Data records:
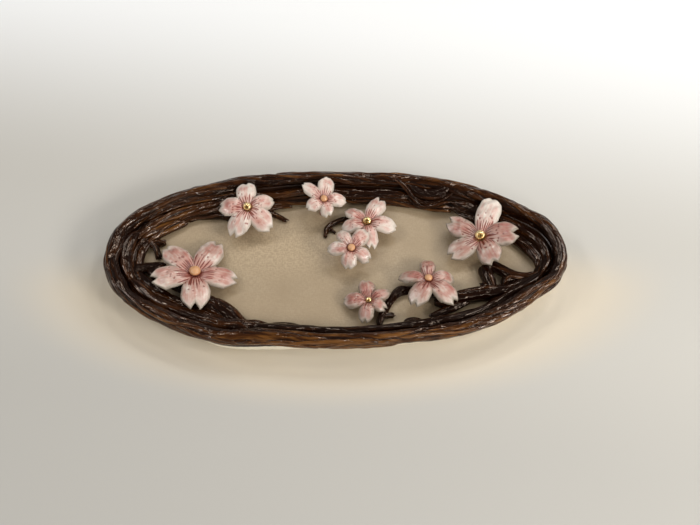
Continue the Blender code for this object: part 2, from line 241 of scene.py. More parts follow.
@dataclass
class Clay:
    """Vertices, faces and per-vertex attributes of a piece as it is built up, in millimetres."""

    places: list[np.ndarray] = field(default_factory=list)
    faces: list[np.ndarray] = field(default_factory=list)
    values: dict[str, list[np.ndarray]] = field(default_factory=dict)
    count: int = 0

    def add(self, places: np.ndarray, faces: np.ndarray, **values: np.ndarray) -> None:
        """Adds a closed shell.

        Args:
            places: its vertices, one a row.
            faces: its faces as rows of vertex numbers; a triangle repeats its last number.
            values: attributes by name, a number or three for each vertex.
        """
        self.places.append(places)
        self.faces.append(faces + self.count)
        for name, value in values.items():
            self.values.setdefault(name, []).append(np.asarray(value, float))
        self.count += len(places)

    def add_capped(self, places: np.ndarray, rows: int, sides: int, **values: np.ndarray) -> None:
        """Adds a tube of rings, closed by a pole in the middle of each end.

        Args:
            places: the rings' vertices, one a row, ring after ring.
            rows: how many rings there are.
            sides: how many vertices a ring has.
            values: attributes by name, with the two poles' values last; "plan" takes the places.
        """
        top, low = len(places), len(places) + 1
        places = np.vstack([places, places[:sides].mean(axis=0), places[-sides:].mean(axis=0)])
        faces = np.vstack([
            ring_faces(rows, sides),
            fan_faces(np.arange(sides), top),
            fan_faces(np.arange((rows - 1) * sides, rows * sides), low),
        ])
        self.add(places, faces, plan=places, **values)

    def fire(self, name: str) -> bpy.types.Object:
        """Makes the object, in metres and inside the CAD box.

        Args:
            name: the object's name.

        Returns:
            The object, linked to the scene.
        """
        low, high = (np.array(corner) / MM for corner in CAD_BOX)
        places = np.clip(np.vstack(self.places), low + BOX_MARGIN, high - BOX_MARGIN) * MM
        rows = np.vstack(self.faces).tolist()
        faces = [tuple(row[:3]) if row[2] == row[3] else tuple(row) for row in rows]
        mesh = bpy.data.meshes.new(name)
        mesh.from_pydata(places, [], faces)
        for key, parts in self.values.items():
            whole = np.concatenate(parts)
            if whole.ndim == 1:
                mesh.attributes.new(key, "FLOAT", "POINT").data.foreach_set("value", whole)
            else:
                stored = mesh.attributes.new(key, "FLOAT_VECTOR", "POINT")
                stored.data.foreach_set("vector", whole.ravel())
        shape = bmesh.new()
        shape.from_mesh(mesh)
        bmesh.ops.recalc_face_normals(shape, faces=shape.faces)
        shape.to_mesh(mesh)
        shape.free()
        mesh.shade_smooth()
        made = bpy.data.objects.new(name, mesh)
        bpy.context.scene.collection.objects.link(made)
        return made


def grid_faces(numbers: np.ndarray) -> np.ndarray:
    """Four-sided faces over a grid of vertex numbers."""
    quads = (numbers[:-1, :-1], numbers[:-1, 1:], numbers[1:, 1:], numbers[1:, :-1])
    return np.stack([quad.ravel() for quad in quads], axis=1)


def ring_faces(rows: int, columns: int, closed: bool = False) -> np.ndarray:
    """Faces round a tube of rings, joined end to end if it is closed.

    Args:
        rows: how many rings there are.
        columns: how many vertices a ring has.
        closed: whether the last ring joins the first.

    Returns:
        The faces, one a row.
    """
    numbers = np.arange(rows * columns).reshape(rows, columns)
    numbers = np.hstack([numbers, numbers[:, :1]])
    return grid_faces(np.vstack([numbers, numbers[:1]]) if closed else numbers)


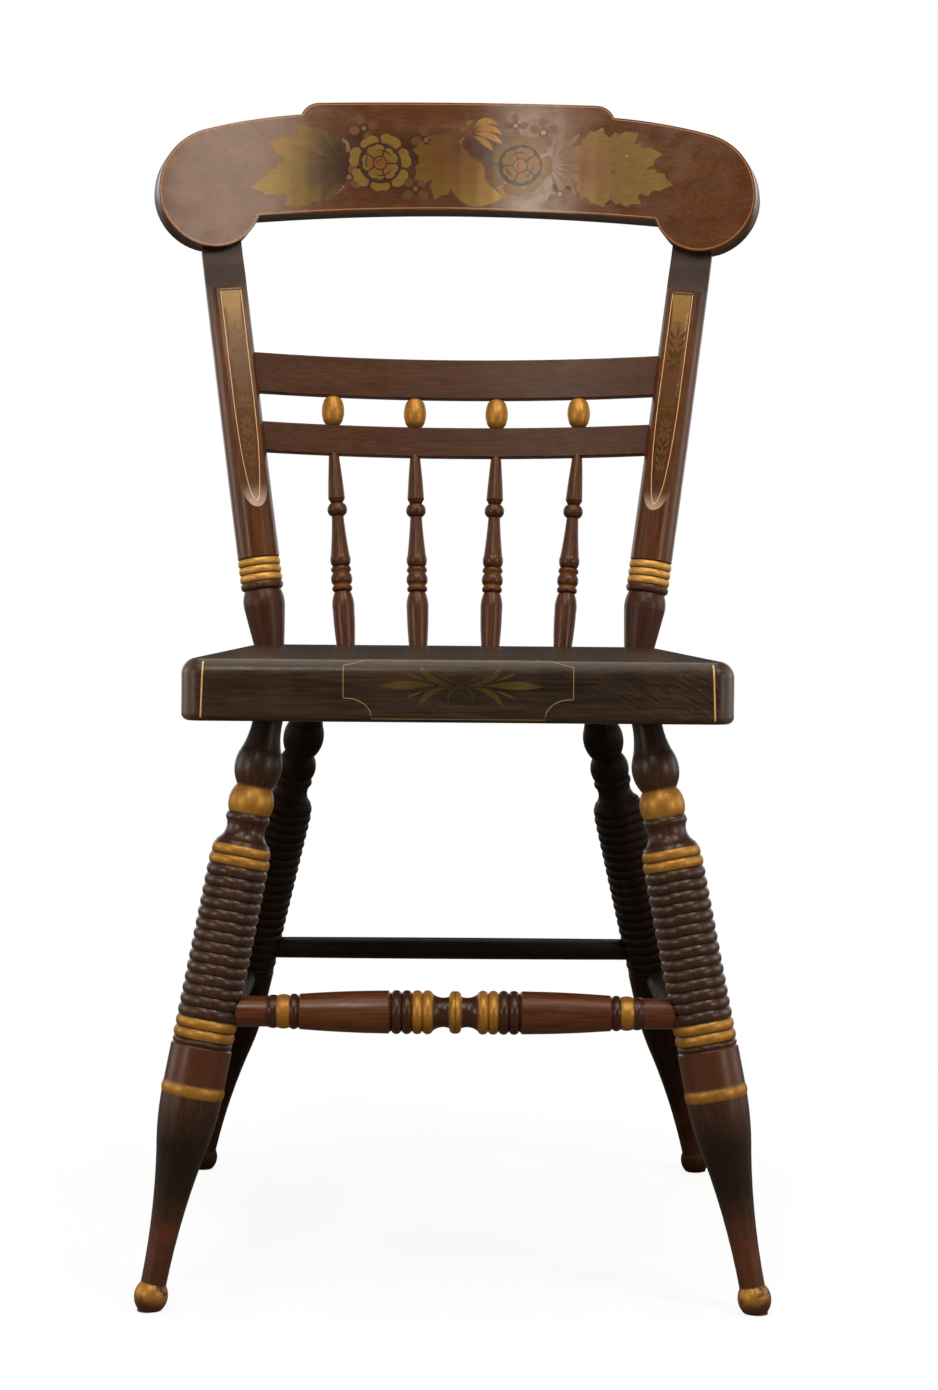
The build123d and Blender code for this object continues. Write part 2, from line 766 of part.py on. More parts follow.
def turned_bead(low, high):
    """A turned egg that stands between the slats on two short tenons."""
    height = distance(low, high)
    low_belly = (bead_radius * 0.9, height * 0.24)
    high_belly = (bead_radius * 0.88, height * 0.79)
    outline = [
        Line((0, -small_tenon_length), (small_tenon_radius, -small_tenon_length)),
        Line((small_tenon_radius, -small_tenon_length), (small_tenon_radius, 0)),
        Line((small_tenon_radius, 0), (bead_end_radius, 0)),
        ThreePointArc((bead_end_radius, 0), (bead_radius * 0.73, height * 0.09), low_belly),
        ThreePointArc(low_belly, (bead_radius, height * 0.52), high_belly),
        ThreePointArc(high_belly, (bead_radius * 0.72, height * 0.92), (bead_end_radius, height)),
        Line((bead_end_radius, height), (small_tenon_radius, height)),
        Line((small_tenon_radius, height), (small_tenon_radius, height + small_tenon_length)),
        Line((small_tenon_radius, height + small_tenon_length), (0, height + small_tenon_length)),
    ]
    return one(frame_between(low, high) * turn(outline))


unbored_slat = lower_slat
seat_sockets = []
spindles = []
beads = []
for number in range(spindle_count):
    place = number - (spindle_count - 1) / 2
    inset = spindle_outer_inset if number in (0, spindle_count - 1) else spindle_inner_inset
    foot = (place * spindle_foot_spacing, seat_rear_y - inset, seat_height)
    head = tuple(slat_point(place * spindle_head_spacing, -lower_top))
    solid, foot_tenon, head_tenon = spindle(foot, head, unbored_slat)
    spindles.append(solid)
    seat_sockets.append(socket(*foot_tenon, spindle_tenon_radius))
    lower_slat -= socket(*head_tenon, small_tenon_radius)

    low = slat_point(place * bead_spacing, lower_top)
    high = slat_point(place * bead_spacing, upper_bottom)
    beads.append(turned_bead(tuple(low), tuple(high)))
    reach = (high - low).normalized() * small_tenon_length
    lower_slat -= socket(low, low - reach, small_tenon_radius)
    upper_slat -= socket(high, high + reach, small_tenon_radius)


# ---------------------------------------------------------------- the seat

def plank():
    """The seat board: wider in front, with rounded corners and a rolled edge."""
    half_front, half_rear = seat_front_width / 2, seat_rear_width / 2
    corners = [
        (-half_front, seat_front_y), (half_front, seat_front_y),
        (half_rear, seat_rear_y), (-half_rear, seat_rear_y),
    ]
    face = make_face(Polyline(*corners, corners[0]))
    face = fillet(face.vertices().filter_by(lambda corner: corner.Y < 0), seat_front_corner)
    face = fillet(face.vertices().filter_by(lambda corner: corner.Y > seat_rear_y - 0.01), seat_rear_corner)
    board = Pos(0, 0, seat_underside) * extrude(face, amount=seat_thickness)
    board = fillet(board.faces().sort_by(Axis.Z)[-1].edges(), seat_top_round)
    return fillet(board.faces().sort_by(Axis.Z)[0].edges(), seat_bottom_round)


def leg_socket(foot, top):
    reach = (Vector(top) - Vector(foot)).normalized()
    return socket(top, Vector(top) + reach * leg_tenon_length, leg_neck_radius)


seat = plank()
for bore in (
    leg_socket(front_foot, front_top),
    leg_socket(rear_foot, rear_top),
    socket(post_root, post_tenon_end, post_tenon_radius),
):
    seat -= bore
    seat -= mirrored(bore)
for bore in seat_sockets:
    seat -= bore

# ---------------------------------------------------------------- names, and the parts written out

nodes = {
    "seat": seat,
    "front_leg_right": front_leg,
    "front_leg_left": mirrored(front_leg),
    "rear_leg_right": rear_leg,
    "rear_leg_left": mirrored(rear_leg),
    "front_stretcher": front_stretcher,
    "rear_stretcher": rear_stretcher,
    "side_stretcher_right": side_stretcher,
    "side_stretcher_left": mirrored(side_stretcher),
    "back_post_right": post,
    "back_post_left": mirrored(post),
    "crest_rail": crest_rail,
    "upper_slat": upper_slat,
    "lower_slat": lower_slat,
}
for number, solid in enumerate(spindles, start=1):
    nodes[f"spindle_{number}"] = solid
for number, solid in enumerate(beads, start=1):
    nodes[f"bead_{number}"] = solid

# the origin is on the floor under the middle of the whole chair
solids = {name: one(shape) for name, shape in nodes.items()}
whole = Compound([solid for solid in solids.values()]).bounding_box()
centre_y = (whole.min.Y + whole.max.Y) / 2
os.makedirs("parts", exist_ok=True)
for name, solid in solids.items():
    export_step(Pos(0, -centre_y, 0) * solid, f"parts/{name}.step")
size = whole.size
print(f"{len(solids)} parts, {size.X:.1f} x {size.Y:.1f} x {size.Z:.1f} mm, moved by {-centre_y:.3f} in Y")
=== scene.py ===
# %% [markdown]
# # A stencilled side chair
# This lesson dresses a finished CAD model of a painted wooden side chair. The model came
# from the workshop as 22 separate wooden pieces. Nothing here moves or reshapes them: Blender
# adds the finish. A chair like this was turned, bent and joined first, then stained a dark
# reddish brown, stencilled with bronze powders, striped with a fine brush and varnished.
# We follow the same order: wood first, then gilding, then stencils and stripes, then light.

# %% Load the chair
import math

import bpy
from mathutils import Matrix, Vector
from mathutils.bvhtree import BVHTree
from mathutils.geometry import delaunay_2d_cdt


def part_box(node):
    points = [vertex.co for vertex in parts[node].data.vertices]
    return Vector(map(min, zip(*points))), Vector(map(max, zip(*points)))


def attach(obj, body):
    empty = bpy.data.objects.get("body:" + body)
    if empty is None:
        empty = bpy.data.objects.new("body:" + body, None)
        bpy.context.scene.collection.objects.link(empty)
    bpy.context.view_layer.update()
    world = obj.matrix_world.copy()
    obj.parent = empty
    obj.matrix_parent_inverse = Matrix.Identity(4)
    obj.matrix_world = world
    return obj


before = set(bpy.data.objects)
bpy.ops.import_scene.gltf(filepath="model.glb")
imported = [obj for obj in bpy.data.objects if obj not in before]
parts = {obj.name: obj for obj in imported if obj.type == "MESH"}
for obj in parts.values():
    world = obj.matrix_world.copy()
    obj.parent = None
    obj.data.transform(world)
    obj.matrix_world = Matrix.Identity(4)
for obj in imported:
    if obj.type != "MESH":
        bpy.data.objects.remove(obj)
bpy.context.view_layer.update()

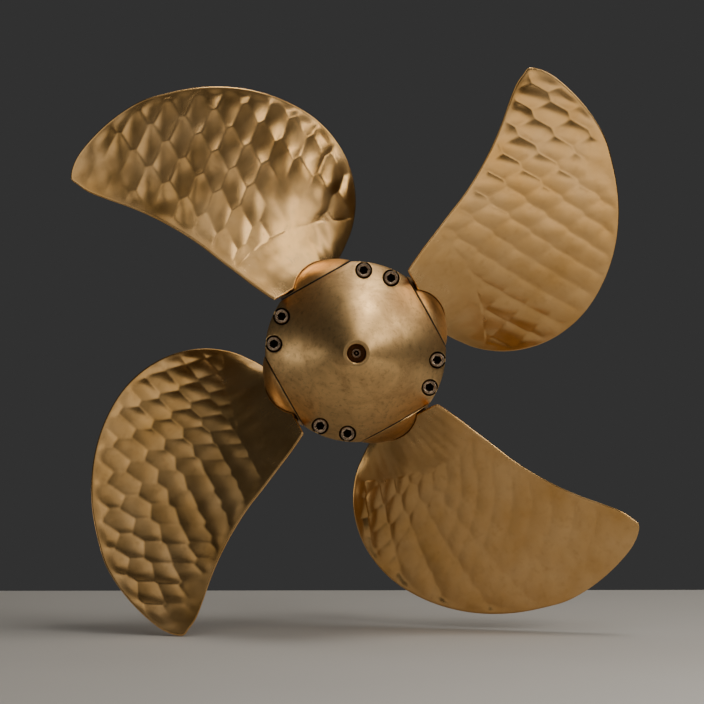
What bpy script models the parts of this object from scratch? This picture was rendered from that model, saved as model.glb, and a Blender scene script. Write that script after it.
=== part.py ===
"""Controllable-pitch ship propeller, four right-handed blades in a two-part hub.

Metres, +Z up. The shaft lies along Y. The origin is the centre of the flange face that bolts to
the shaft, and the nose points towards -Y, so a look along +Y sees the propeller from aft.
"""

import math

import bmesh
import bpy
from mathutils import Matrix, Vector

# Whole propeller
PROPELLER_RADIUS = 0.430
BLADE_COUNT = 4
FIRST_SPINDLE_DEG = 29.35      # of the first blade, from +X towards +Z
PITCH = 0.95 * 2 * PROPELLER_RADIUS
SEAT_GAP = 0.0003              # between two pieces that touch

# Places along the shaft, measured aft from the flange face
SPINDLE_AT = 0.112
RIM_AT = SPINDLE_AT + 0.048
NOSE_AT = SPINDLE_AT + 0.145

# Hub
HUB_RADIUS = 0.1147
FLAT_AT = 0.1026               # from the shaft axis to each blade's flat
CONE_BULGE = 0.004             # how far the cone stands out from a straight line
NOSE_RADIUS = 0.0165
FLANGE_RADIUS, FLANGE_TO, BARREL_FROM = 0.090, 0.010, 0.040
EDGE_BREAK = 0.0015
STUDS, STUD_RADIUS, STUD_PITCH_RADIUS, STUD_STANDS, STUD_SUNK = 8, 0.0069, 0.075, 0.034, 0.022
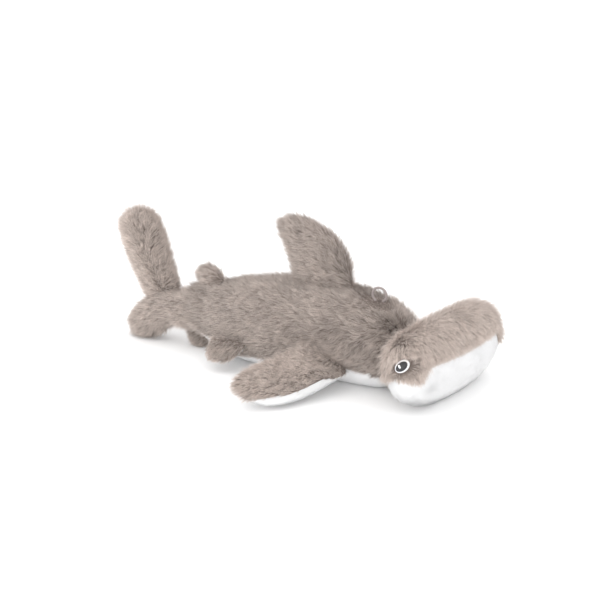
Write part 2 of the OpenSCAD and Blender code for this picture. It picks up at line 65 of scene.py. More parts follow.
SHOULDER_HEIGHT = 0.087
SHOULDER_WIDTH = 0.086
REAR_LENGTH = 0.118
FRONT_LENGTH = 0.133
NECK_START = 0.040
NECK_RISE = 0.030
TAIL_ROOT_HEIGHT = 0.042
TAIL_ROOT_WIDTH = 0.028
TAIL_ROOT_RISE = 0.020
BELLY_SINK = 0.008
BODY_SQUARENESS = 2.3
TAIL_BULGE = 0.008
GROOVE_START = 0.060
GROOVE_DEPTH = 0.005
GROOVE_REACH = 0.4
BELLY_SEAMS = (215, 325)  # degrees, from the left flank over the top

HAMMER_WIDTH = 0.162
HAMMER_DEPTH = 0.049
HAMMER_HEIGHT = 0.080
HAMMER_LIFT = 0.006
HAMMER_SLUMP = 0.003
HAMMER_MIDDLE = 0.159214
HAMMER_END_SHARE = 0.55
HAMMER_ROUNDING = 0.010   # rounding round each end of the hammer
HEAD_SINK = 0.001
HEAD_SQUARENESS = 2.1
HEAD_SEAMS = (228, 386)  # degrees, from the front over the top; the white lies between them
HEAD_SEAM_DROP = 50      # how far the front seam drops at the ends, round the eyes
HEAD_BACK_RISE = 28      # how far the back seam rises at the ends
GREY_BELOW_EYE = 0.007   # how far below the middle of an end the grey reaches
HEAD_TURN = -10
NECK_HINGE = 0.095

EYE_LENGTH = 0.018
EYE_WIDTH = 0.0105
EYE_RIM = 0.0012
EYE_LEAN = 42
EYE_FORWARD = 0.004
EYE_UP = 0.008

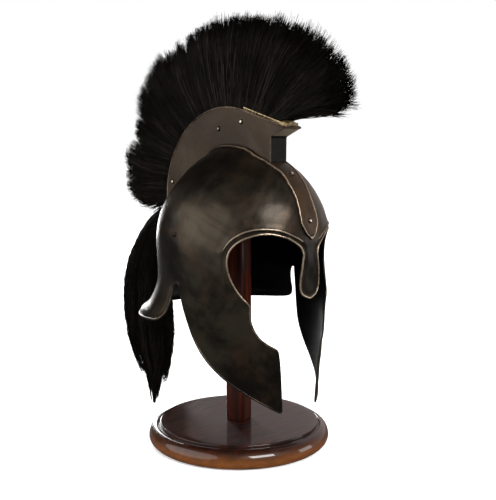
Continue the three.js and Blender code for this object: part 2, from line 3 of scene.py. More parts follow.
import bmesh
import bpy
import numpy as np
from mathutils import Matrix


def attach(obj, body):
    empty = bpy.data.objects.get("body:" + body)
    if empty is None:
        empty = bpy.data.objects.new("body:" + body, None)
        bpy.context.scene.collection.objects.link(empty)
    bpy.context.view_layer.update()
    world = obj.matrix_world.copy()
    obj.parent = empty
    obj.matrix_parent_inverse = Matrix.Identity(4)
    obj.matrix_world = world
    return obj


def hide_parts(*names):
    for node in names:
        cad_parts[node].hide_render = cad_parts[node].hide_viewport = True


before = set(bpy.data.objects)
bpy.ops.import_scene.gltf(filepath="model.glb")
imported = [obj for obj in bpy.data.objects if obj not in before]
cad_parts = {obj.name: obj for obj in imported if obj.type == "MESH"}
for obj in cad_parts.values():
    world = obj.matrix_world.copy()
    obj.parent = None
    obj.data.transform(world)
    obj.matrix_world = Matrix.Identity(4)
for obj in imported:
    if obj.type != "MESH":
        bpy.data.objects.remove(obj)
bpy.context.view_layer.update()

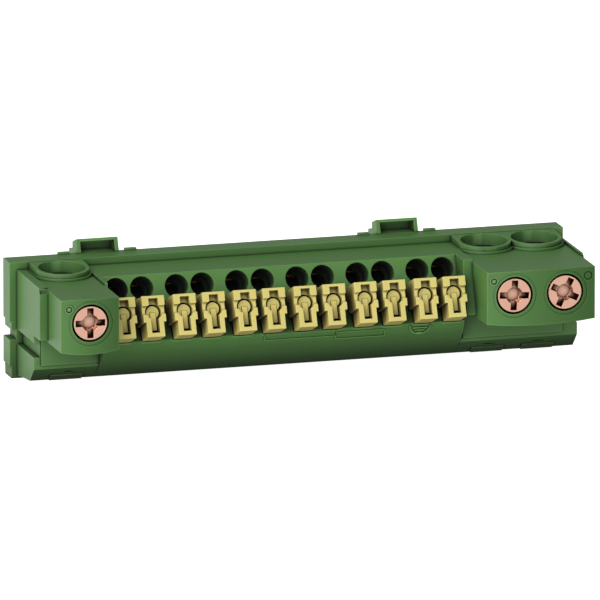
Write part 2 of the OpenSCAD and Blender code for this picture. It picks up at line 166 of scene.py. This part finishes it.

Task requirements:
Please give back only the lines between the first line of the entries and the line with "faces and per-vertex", both ends included, word for word.

Task answer:
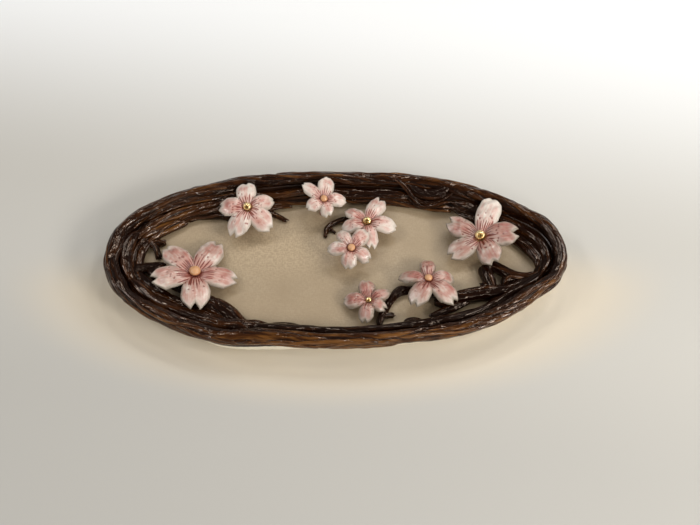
Continue the Blender code for this object: part 2, from line 241 of scene.py. More parts follow.
@dataclass
class Clay:
    """Vertices, faces and per-vertex attributes of a piece as it is built up, in millimetres."""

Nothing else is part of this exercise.